Stalingrad 3D’s producer-director Fyodor Bondarchuk has a US major in his sights for the national and international distribution of the forthcoming Russian war film, Battalion Of Death, set during the First World War.
Speaking during a presentation of the first footage of Dmitry Meshiev’s drama about the women battalions formed in 1917 to fight on the Eastern front against the Germans, Bondarchuk said that negotiations were underway with “a big company” to handle distribution in a way “very similar to Stalingrad.”
The $30m war drama Stalingrad was released in Russian cinemas by Sony Pictures Releasing International on October 10, 2013 and posted the strongest opening weekend ever for a locally produced film with $14.3m from 1,400 screens. In total, the film took $52m (RUB1.75bn) at the Russian box office to become the top release of 2013 and was also a hit for Sony in China with takings of over $11.5m.
Bondarchuk, whose production company Art Pictures Studio co-produced Battalion of Death with producer Igor Ugolnikov’s Corner Work, said that he was aiming for box office of RUB 2bn for the new film, thereby correcting Minister of Culture Vladimir Medinsky’s forecast of RUB 1.5 bn.
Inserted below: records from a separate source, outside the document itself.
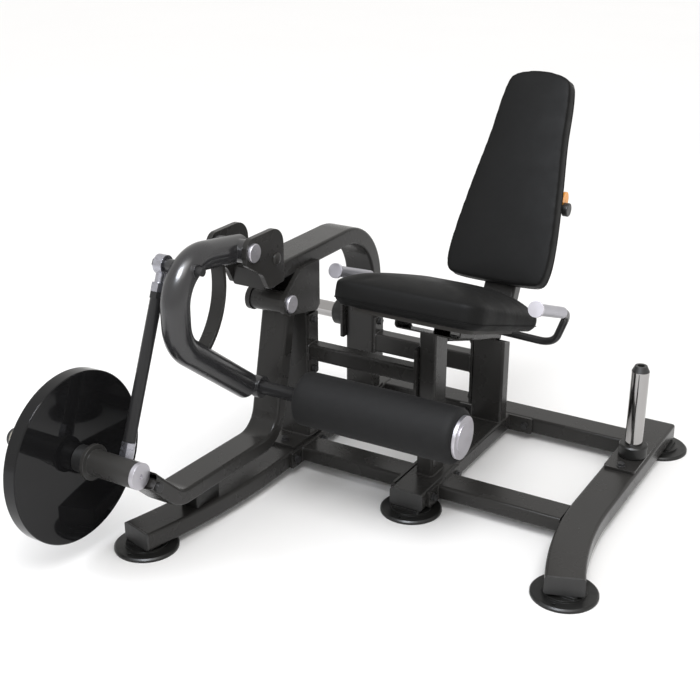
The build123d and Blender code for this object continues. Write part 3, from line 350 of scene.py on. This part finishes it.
MARKER = plastic("orange_plastic", (0.72, 0.27, 0.025), (0.86, 0.36, 0.045), 0.30)
BOARD = painted_board("painted_board")
ENAMEL = gloss_plate("gloss_enamel")

SLOT_FINISH = {
    "frame_paint": FRAME_COAT,
    "black_plug": PLUG,
    "rubber": RUBBER,
    "foam": FOAM,
    "upholstery": VINYL,
    "board": BOARD,
    "silver": SILVER,
    "zinc": ZINC,
    "black_steel": BLACK_STEEL,
    "chrome": CHROME,
    "roller_core": PLUG,
    "plate": ENAMEL,
    "marker": MARKER,
}
# Nodes that look different from the rest of their slot.
NODE_FINISH = {
    "handle_rods": ROD_COAT,
    "link_rod": ROD_COAT,
    "horn_housing": HOUSING_COAT,
    "hand_grips": GRIP,
    "roller_shaft": ROD_COAT,
    "loading_horn": HORN_STEEL,
    "leg_arm": ARM_COAT,
}

for part in frame["record"]["subparts"]:
    node = frame["nodes"][part["node"]]
    finish = NODE_FINISH.get(part["node"], SLOT_FINISH[part["material_slot"]])
    if not node.data.materials:
        node.data.materials.append(finish)
    for slot in node.material_slots:
        slot.material = finish


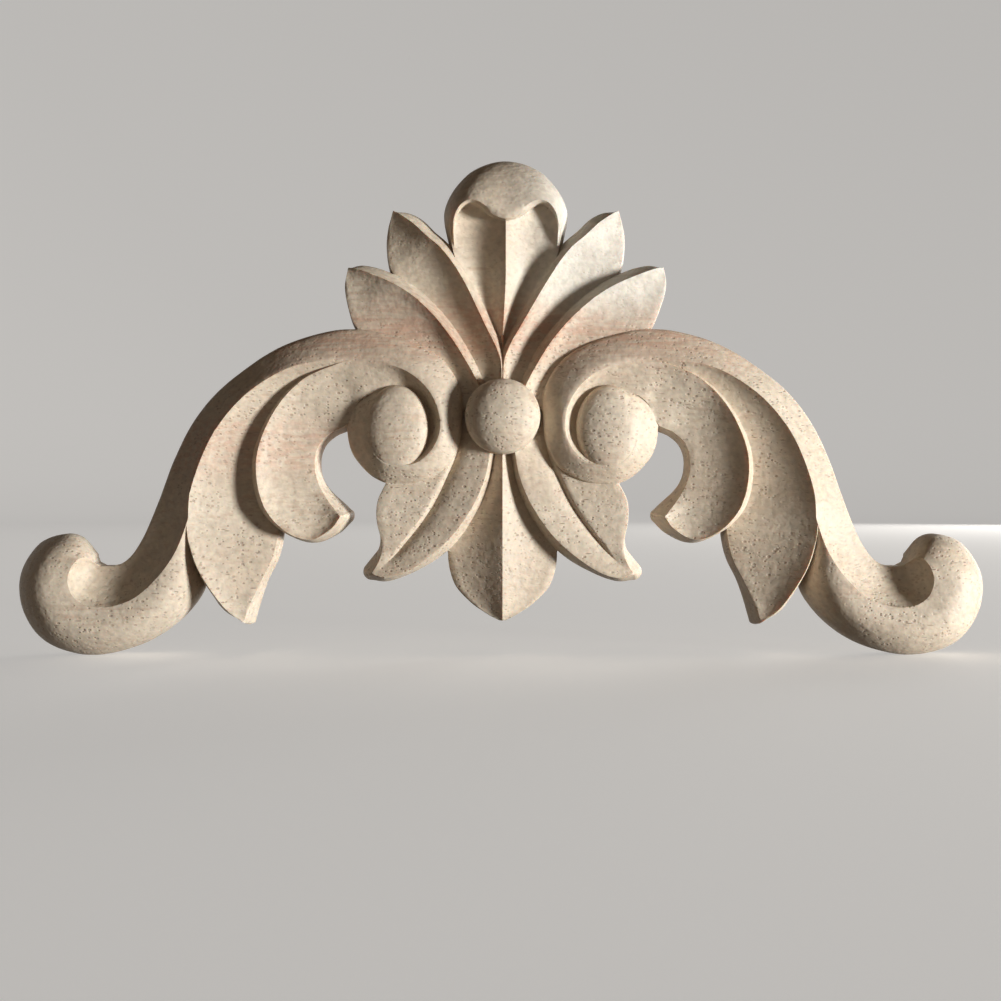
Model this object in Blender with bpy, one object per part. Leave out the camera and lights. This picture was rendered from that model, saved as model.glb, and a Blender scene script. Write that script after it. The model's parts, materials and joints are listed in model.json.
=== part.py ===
"""A carved wooden corner onlay: an acanthus scroll spray, carved from one board.

The frame has +X to the right, +Z up and the carved face towards -Y. The flat back lies at
Y = 0, and the origin is on the back, behind the centre of the ball. A point of the carving is
written (x, z, height) in millimetres, where height is the distance in front of the back. The
points are those of the right half, and each ornament is built on both sides of the middle.

Each ornament is a strip: a closed body whose front runs between an edge rail on one side and
an edge rail on the other, as a gouge leaves it. Neighbouring strips share the rail of their
common crest, and a Boolean union makes one solid of them all.
"""

import math

import bmesh
import bpy
from mathutils import Vector

MM = 0.001

# The ball in the middle and the eye of each volute: rounded tops on drums
BALL_RADIUS = 4.55
BALL_DRUM = 6.5
BALL_TOP = 9.15
EYE_CENTRE = (12.9, -1.4)
EYE_HALF_SIZE = (3.95, 5.3)
EYE_DRUM = 4.6
EYE_TOP = 7.0
EYE_FLATNESS = 0.6

# Fineness of the mesh
STEPS = 2
ACROSS = 4
ROUND_SEGMENTS = 24
ROUND_RINGS = 12

# How far the bodies reach behind the back before it is planed flat, and the plane's blank
OVERRUN = 1.0
OVERRUN_STEP = 0.1
BLANK_WIDTH = 140.0
BLANK_HEIGHT = 90.0
BLANK_THICKNESS = 20.0
MERGE_DISTANCE = 0.00001

# How far the fullest part of a profile is moved off its middle
LEAF_SKEW = 0.7
STEM_SKEW = 0.8
ROLL_SKEW = 1.3
DOME_SKEW = 0.7
VEIN_SKEW = 1.8

# The steep wall under a leaf's lower edge: distance and height
EDGE_WALL = (0.3, 1.0)

# The steep wall that a strip has under a crest it shares, and how it closes up at the end
BURIED_WALL = (0.4, 2.8)
BURIED_WALL_END = [(0.2, 2.6), (0.1, 2.4), (0.05, 2.2)]

# Where the carving isn't quite even: the fan leans over and the left scroll reaches further.
# Each is a shift in x that grows between two distances from the ball.
FAN_LEAN = 0.4
FAN_LEAN_SPAN = (8.0, 18.0)
LEFT_REACH = -0.4
LEFT_REACH_SPAN = (34.0, 46.0)

# How much further the foot of a wall reaches ahead of a pointed tip than beside it
TIP_REACH = 1.1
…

“Stalingrad was released in the four weeks free of big US releases, so we will try to find a good period [for Battalion of Death],” Bondarchuk explained, pointing out that another of Art Pictures’ past co-productions, Dykhless, had to wait 11 months for the right launch date.
He stressed that the film will not be converted to 3D - “that would be a wrong move” - while Ugolnikov revealed that the official Russian premiere would be during this year so that it can be part of the events commemorating the centenary of the opening of hostilities for the First World War in 1914.
Reportedly budgeted at RUB 250m, Battalion of Death received RUB 50m production support from the Ministry of Culture, had the Gazprombank as a main partner and sponsorship from Russian Railways.
Director Meshiev reacted with some hostility to journalists’ questions about how one should interpret this story: as an act of bravery or senseless folly like the Charge of the Light Brigade?, while the Russian Military Historical Society, a consultant on the film, insisted that there was “no sign of apology for war” in the film.
The Historical Society was established at the end of 2012 by an executive order of President Putin and is regarded as a successor to Imperial Military History Society which had existed from 1907 until the Revolution in 1917.
Last year, the body of military historians voiced its “resolute protest” at the German TV two-part series Operation War, declaring that “a distorted picture of the World War II is being intentionally created in the West through efforts of cinematography and the media.”
Asked by another journalist whether the film intended to prepare Russia for war, given the current climate with the crisis in Ukraine, producer Ugolnikov countered: “we are not preparing for war, but trying to remember history.”
He noted that this chapter in Russia’s history about the all-women combat units formed to inspire the mass of the war-weary soldiers to continue fighting “was left out of our history books and bad-mouthed. This film will fill a black spot in our memory.”
Minister of Culture Medinsky — known in some quarters as Putin’s “culture cop” - said that Meshiev’s film was “an amazing film” that is “completely true to history.”
” In this film, everything is true, from the names of the participants of those events to such details as weapons and costumes,” he added.
Looking back at the film’s genesis, Bondarchuk said that he had originally approached Ugolnikov for a segment of an omnibus film about the First World War with episodes by filmmakers from each of the countries involved in the conflict.
When this international project did not materialise, Ugolnikov continued with the subject and developed further it into a feature film script.
Art Pictures quartet
At the Russian Cinema Fund’s project pitching session earlier this week, Bondarchuk had presented four projects for which his company Art Pictures Studio is seeking production funding as one of the industry so-called ‘leaders’.
While two of the projects are animation features (Baba Yaga and the 3D feature Savva, written and directed by music producer Maxim Fadeev from his eponymous children’s book from 2007), Bondarchuk also presented Alexander Boykov’s post-apocalyptic drama Tolko Ne Oni, shot at locations in Togliatti and Samara in southern Russia, and the comedy Odna K Odnomy.
Meanwhile, Art Pictures and Kinoslovo are collaborating once again on a feature film centring on the character of top manager Max Andreev introduced by Sergei Minaev in his novel Duhless and adapted for the screen by Roman Prygunov.
Shooting is due to begin next month in Bali on the sequel of Russia’s answer to Oliver Stone’s Wall Street, with the ubiquitous Danila Kozlovsky reprising his role as Andreev.
In the new film Downshifter (working title), Andreev has left Moscow behind and is enjoying life on Bali spending the days surfing and motorbiking around the island, until circumstances back home force him to return to the Russian capital. Universal will release the film in spring 2015.